Jacob’s Ladder
Jacob’s ladder is the middle line by which one should walk; it is the golden path. This is the line in which one connects all of one’s elements, the good and the bad.
In fact, nothing is bad. If a person knows how to use the bad correctly, one turns it into good and helpful. This is why Jacob’s ladder is our desires, which are initially the evil inclination, as it is written, “I have created the evil inclination.” However, if we connect them to “I have created for it the Torah as a spice,” their combination creates the middle line.
On the one hand, we constantly correct worse and worse desires, since “one who is greater than his friend, his desire is greater than him.” [3] The more we advance, the more we discover how evil we are. A greater force comes to us, the force of the light that we discover, which we must expose and with which we correct ourselves. When the two connect in the degrees, we grow “richer,” both from the desire and from the light that corrects the desire.
Thus, the sum total of one’s soul grows (in the connection between them), and in it, the Creator increasingly appears. This is how we achieve attainment in the middle line, until we actually reach Beit El
Love
Love means that instead of my own desire to enjoy, I take foreign desires and satisfy them. Love means using all my capabilities only to satisfy others. Love is self-annulment; I have no desire of my own, or anything that I want to do with myself, but only for others.
When we connect with each other in this manner of love, we acquire all the souls, all the other desires, which then become our own. When we satisfy them, we obtain infinity (Ein Sof).
Seven Years
Seven years means seven degrees: six degrees of Zeir Anpin, called “the Holy One, blessed be He,” and the seventh is Malchut. Together they are seven degrees that must achieve unity. Seven is always a complete number. There is also the number ten, which is Gadlut (adulthood), but usually, the structure consists of seven.
Reward
In our world, reward means that I satisfy myself. In spirituality, reward means that I have an opportunity to satisfy others.

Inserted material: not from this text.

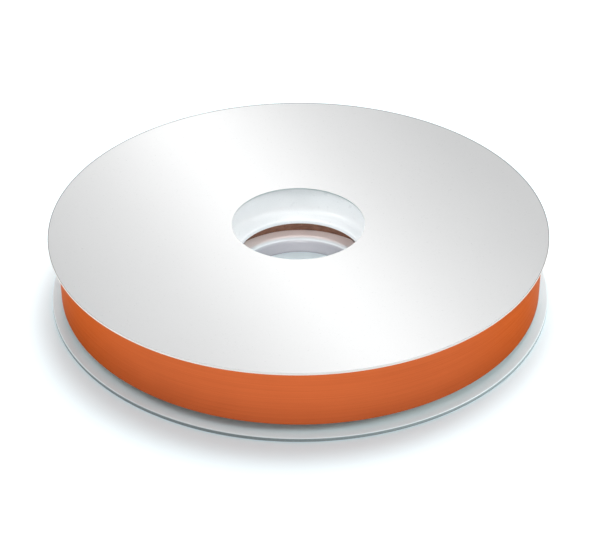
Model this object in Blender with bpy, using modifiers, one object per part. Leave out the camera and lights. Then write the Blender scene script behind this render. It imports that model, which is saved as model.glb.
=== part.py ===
"""Copper foil tape roll: adhesive-backed copper foil wound on a paper core between two flanges.

Metres, +Z up. The roll lies flat. The origin is the middle of its underside, on its axis.
Run with: blender --background --python part.py
"""

import math

import bmesh
import bpy

MM = 0.001

# Driving sizes
TAPE_WIDTH = 12.7 * MM
UPPER_RADIUS = 52.0 * MM
LOWER_RADIUS = 52.5 * MM
PACK_RADIUS = 50.6 * MM
CORE_INNER_RADIUS = 17.7 * MM
CORE_WALL = 2.2 * MM

# Layers of the tape
FOIL = 0.05 * MM
ADHESIVE = 0.03 * MM
LINER = 0.06 * MM

# Room between neighbouring pieces
LAYER_GAP = 0.01 * MM
FACE_GAP = 0.02 * MM
FIT_GAP = 0.05 * MM

# Lower flange: a disc with a raised seat for the core, and a hole that widens upwards
LOWER_DISC = 0.9 * MM
SEAT_HEIGHT = 1.7 * MM
LOWER_BORE_RADIUS = 13.0 * MM
LOWER_BORE_LAND = 0.4 * MM
SEAT_BORE_RADIUS = 13.9 * MM
SEAT_ROUNDING = 0.6 * MM
RIM_ROUNDING = 0.2 * MM

# Upper flange and its face label
UPPER_DISC = 0.45 * MM
UPPER_ROUNDING = 0.1 * MM
UPPER_BORE_RADIUS = 13.9 * MM
LABEL = 0.1 * MM
LABEL_MARGIN = 0.1 * MM

# Glue between the core's ends and the flanges
GLUE = 0.06 * MM
GLUE_MARGIN = 0.3 * MM

# Bushing in the upper end of the core, with the ledge that rides on a 1 inch spindle
SPINDLE_BORE_RADIUS = 13.1 * MM
BUSHING_WALL = 1.4 * MM
LEDGE_BOTTOM = 7.2 * MM
LEDGE_THICKNESS = 1.2 * MM
LEDGE_FILLET = 1.6 * MM
LEDGE_ROUNDING = 0.4 * MM

# Free end of the tape, on the far side of the roll
ROOT_ANGLE = math.radians(75)
END_ANGLE = math.radians(105)
END_CUT_GAP = math.radians(0.3)
ROOT_GAP = math.radians(0.06)

# Fineness of round shapes
TURN_STEPS = 96
GLUE_STEPS = 48
EDGE_ARC_STEPS = 2
FILLET_ARC_STEPS = 4
SPIRAL_STEP = math.radians(2)
CRISP_ANGLE = math.radians(35)
WELD_DISTANCE = 0.001 * MM

# Levels and radii that follow
SEAT_TOP = LOWER_DISC + SEAT_HEIGHT
CORE_BOTTOM = SEAT_TOP + GLUE + 2 * FACE_GAP
CORE_TOP = CORE_BOTTOM + TAPE_WIDTH
TAPE_MIDDLE = CORE_BOTTOM + TAPE_WIDTH / 2
UPPER_DISC_BOTTOM = CORE_TOP + GLUE + 2 * FACE_GAP
LABEL_BOTTOM = UPPER_DISC_BOTTOM + UPPER_DISC + FACE_GAP
CORE_OUTER_RADIUS = CORE_INNER_RADIUS + CORE_WALL
BUSHING_RADIUS = CORE_INNER_RADIUS - FIT_GAP
TURN_THICKNESS = FOIL + ADHESIVE + LINER + 2 * LAYER_GAP


def clear_scene():
    for old in list(bpy.data.objects):
        bpy.data.objects.remove(old, do_unlink=True)


def new_collection(name):
    collection = bpy.data.collections.new(name)
    bpy.context.scene.collection.children.link(collection)
    return collection


def material(name, color, roughness, metallic=0.0):
    found = bpy.data.materials.new(name)
    found.use_nodes = True
    shader = found.node_tree.nodes["Principled BSDF"]
    shader.inputs["Base Color"].default_value = (*color, 1.0)
    shader.inputs["Roughness"].default_value = roughness
    shader.inputs["Metallic"].default_value = metallic
    return found


def add_object(name, data, look):
    data.materials.append(look)
    found = bpy.data.objects.new(name, data)
    ROLL.objects.link(found)
    return found


def add_hinge(name, place):
    """An arrow along the hinge's axis."""
    hinge = bpy.data.objects.new(name, None)
    hinge.empty_display_type = "SINGLE_ARROW"
    hinge.empty_display_size = TAPE_WIDTH
    hinge.location = place
    ROLL.objects.link(hinge)
    return hinge


def corner_arc(radius, height, rounding, start, end, steps=EDGE_ARC_STEPS):
    """Points of a quarter round in the profile's plane, about (radius, height)."""
    points = []
    for step in range(steps + 1):
        angle = math.radians(start + (end - start) * step / steps)
        points.append((radius + rounding * math.cos(angle), height + rounding * math.sin(angle)))
    return points


def as_solid(shape):
    """Replaces a shape by its own welded mesh, smooth where it is round and crisp at its edges."""
    name = shape.name
    look = shape.data.materials[0]
    graph = bpy.context.evaluated_depsgraph_get()
    mesh = bpy.data.meshes.new_from_object(shape.evaluated_get(graph))
    place = shape.matrix_world.copy()
    bpy.data.objects.remove(shape, do_unlink=True)
    cage = bmesh.new()
    cage.from_mesh(mesh)
    bmesh.ops.remove_doubles(cage, verts=cage.verts, dist=WELD_DISTANCE)
    cage.to_mesh(mesh)
    cage.free()
    mesh.shade_smooth()
    mesh.set_sharp_from_angle(angle=CRISP_ANGLE)
    mesh.materials.clear()
    solid = add_object(name, mesh, look)
    solid.matrix_world = place
    return solid


def turned(name, profile, look, steps=TURN_STEPS):
    """A ring: a closed profile of (radius, height) points, turned about Z."""
    count = len(profile)
    mesh = bpy.data.meshes.new(name)
    edges = [(index, (index + 1) % count) for index in range(count)]
    mesh.from_pydata([(radius, 0.0, height) for radius, height in profile], edges, [])
    ring = add_object(name, mesh, look)
    screw = ring.modifiers.new("turn", "SCREW")
    screw.axis = "Z"
    screw.steps = steps
    screw.render_steps = steps
    screw.use_merge_vertices = True
    screw.merge_threshold = WELD_DISTANCE
    return as_solid(ring)


def washer_profile(inner, outer, bottom, top):
    """A square-edged ring, its outer side first, from top to bottom."""
    return [(outer, top), (outer, bottom), (inner, bottom), (inner, top)]


def rounded_profile(inner, outer, bottom, top, rounding):
    """A ring with all four edges rounded."""
    profile = corner_arc(outer - rounding, top - rounding, rounding, 90, 0)
    profile += corner_arc(outer - rounding, bottom + rounding, rounding, 0, -90)
    profile += corner_arc(inner + rounding, bottom + rounding, rounding, -90, -180)
    profile += corner_arc(inner + rounding, top - rounding, rounding, 180, 90)
    return profile


def build_lower_flange(look):
    """The disc that the roll lies on, with the raised seat that lifts the core off it."""
    profile = corner_arc(LOWER_RADIUS - RIM_ROUNDING, LOWER_DISC - RIM_ROUNDING, RIM_ROUNDING, 90, 0)
    profile += corner_arc(LOWER_RADIUS - RIM_ROUNDING, RIM_ROUNDING, RIM_ROUNDING, 0, -90)
    profile += [(LOWER_BORE_RADIUS, 0.0), (LOWER_BORE_RADIUS, LOWER_BORE_LAND)]
    profile += corner_arc(
        SEAT_BORE_RADIUS + SEAT_ROUNDING, SEAT_TOP - SEAT_ROUNDING, SEAT_ROUNDING, 180, 90
    )
    profile += [(CORE_OUTER_RADIUS, SEAT_TOP), (CORE_OUTER_RADIUS, LOWER_DISC)]
    turned("lower_flange", profile, look)


def build_glue_ring(name, bottom, look):
    inner = CORE_INNER_RADIUS + GLUE_MARGIN
    outer = CORE_OUTER_RADIUS - GLUE_MARGIN
    profile = washer_profile(inner, outer, bottom + FACE_GAP, bottom + FACE_GAP + GLUE)
    turned(name, profile, look, GLUE_STEPS)


def build_core(look):
    """The wound paperboard tube."""
    profile = washer_profile(CORE_INNER_RADIUS, CORE_OUTER_RADIUS, CORE_BOTTOM, CORE_TOP)
    turned("paper_core", profile, look)


def build_bushing(look):
    """A sleeve pressed into the core's upper half, with an inward ledge that rides on the spindle."""
    inner = BUSHING_RADIUS - BUSHING_WALL
    ledge_top = LEDGE_BOTTOM + LEDGE_THICKNESS
    lip = SPINDLE_BORE_RADIUS + LEDGE_ROUNDING
    profile = [(BUSHING_RADIUS, CORE_TOP), (BUSHING_RADIUS, LEDGE_BOTTOM)]
    profile += corner_arc(lip, LEDGE_BOTTOM + LEDGE_ROUNDING, LEDGE_ROUNDING, -90, -180)
    profile += corner_arc(lip, ledge_top - LEDGE_ROUNDING, LEDGE_ROUNDING, 180, 90)
    profile += corner_arc(
        inner - LEDGE_FILLET, ledge_top + LEDGE_FILLET, LEDGE_FILLET, -90, 0, FILLET_ARC_STEPS
    )
    profile += [(inner, CORE_TOP)]
    turned("hub_bushing", profile, look)


def build_upper_flange(look):
    top = UPPER_DISC_BOTTOM + UPPER_DISC
    profile = rounded_profile(
        UPPER_BORE_RADIUS, UPPER_RADIUS, UPPER_DISC_BOTTOM, top, UPPER_ROUNDING
    )
    turned("upper_flange", profile, look)


def build_label(look):
    """A blank round sticker over the whole upper face."""
    profile = washer_profile(
        UPPER_BORE_RADIUS + LABEL_MARGIN,
        UPPER_RADIUS - LABEL_MARGIN,
        LABEL_BOTTOM,
        LABEL_BOTTOM + LABEL,
    )
    turned("face_label", profile, look)


def turn_radius(angle):
    """Outside of the last turn at an angle, which grows by one tape thickness in a turn."""
    return PACK_RADIUS - TURN_THICKNESS * (END_ANGLE - angle) / (2 * math.pi)


def arc_points(start, end, inset):
    """Points along the last turn, inset from its outside."""
    count = round(abs(end - start) / SPIRAL_STEP)
    points = []
    for step in range(count + 1):
        angle = start + (end - start) * step / count
        radius = turn_radius(angle) - inset
        points.append((radius * math.cos(angle), radius * math.sin(angle)))
    return points


def circle_points(radius, steps):
    angles = [2 * math.pi * step / steps for step in range(steps)]
    return [(radius * math.cos(angle), radius * math.sin(angle)) for angle in angles]


def extruded(name, outlines, look, origin=(0.0, 0.0)):
    """Flat outlines, the outside first, raised to the width of the tape."""
    curve = bpy.data.curves.new(name, "CURVE")
    curve.dimensions = "2D"
    curve.fill_mode = "BOTH"
    curve.extrude = TAPE_WIDTH / 2
    for outline in outlines:
        spline = curve.splines.new("POLY")
        spline.points.add(len(outline) - 1)
        for point, (x, y) in zip(spline.points, outline):
            point.co = (x - origin[0], y - origin[1], 0.0, 1.0)
        spline.use_cyclic_u = True
    return as_solid(add_object(name, curve, look))


def build_pack(look):
    """All the wound turns. The last one ends in a step where the free end lifts off."""
    full_turn = 2 * math.pi
    outside = arc_points(END_ANGLE - full_turn, ROOT_ANGLE, 0.0)
    outside += arc_points(ROOT_ANGLE, END_ANGLE, TURN_THICKNESS + LAYER_GAP)[:-1]
    inside = circle_points(CORE_OUTER_RADIUS + FIT_GAP, TURN_STEPS)
    pack = extruded("tape_pack", [outside, inside], look)
    pack.location.z = TAPE_MIDDLE


def build_end_layer(name, depth, thickness, look, hinge):
    """One layer of the tape's free end, carried by its hinge."""
    start = ROOT_ANGLE + ROOT_GAP
    end = END_ANGLE - END_CUT_GAP
    outline = arc_points(start, end, depth) + arc_points(end, start, depth + thickness)
    layer = extruded(name, [outline], look, hinge.location.xy)
    layer.parent = hinge


def build_free_end(foil_look, adhesive_look, liner_look):
    """The foil with its adhesive peels from one hinge line, and the paper liner from another."""
    radius = turn_radius(ROOT_ANGLE)
    root = (radius * math.cos(ROOT_ANGLE), radius * math.sin(ROOT_ANGLE), TAPE_MIDDLE)
    peel = add_hinge("tape_end_hinge", root)
    liner_peel = add_hinge("liner_end_hinge", root)
    build_end_layer("tape_end_foil", 0.0, FOIL, foil_look, peel)
    build_end_layer("tape_end_adhesive", FOIL + LAYER_GAP, ADHESIVE, adhesive_look, peel)
    build_end_layer(
        "tape_end_liner", FOIL + ADHESIVE + 2 * LAYER_GAP, LINER, liner_look, liner_peel
    )


def build_roll():
    build_lower_flange(material("white_plastic", (0.62, 0.66, 0.68), 0.35))
    build_glue_ring("lower_glue_ring", SEAT_TOP, material("lower_glue", (0.72, 0.68, 0.55), 0.5))
    build_core(material("kraft_paperboard", (0.16, 0.085, 0.055), 0.85))
    build_bushing(material("bushing_plastic", (0.8, 0.82, 0.83), 0.3))
    build_glue_ring("upper_glue_ring", CORE_TOP, material("upper_glue", (0.72, 0.68, 0.55), 0.5))
    build_upper_flange(material("clear_edged_plastic", (0.74, 0.82, 0.82), 0.2))
    build_label(material("gloss_white_label", (0.85, 0.85, 0.85), 0.15))
    build_pack(material("copper_turns", (0.57, 0.12, 0.03), 0.4, 1.0))
    build_free_end(
        material("copper_foil", (0.6, 0.13, 0.035), 0.35, 1.0),
        material("acrylic_adhesive", (0.75, 0.72, 0.6), 0.4),
        material("release_paper", (0.8, 0.78, 0.7), 0.7),
    )


clear_scene()
ROLL = new_collection("copper_foil_tape_roll")
build_roll()
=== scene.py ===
"""The looks of the copper foil tape roll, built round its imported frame."""

import math

import bmesh
import bpy
from mathutils import Matrix, Vector, noise


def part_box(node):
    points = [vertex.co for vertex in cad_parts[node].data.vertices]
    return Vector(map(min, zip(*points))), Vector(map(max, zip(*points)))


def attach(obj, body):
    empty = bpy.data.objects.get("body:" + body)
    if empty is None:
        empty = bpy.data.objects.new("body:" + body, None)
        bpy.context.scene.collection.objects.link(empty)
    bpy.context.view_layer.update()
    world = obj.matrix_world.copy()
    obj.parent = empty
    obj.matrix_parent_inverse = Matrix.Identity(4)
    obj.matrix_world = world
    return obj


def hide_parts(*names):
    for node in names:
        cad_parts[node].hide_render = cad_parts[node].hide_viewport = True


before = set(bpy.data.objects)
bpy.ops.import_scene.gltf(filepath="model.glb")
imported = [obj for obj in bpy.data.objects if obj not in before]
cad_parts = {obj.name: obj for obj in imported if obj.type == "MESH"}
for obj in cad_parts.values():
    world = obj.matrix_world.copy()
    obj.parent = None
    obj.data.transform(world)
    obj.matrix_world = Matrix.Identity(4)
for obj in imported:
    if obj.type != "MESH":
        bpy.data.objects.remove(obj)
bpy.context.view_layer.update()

MM = 0.001

# Sizes read from the frame
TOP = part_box("face_label")[1].z
UPPER_LOW, UPPER_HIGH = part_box("upper_flange")
LOWER_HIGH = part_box("lower_flange")[1]
BUSHING_LOW, BUSHING_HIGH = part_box("hub_bushing")
CORE_LOW, CORE_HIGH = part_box("paper_core")
PACK_LOW, PACK_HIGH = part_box("tape_pack")
UPPER_RADIUS = UPPER_HIGH.x
LOWER_RADIUS = LOWER_HIGH.x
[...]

From The Zohar: His Thought Was of Rachel
“If He set His heart upon man, He will gather his spirit and his breath unto Himself.” The will and the thought draw the extension and do the deed with everything that is needed. This is why in prayer, a desire and a thought to aim in are required. Similarly, in all the works of the Creator, the thought and the contemplation does the deed and draw extensions to all that is needed.”
Zohar for All, VaYetze (And Jacob Went Out), item 189
We cannot avoid thoughts, falls, disappointments, and mistakes altogether. It is introspection, similar to what we do at the beginning of each year. We need to always do it, and it is good that now we are going through such a process throughout the world. Humanity is finally beginning to understand how wrong its way has been. It is possible that from this state we will all rise to Beit El.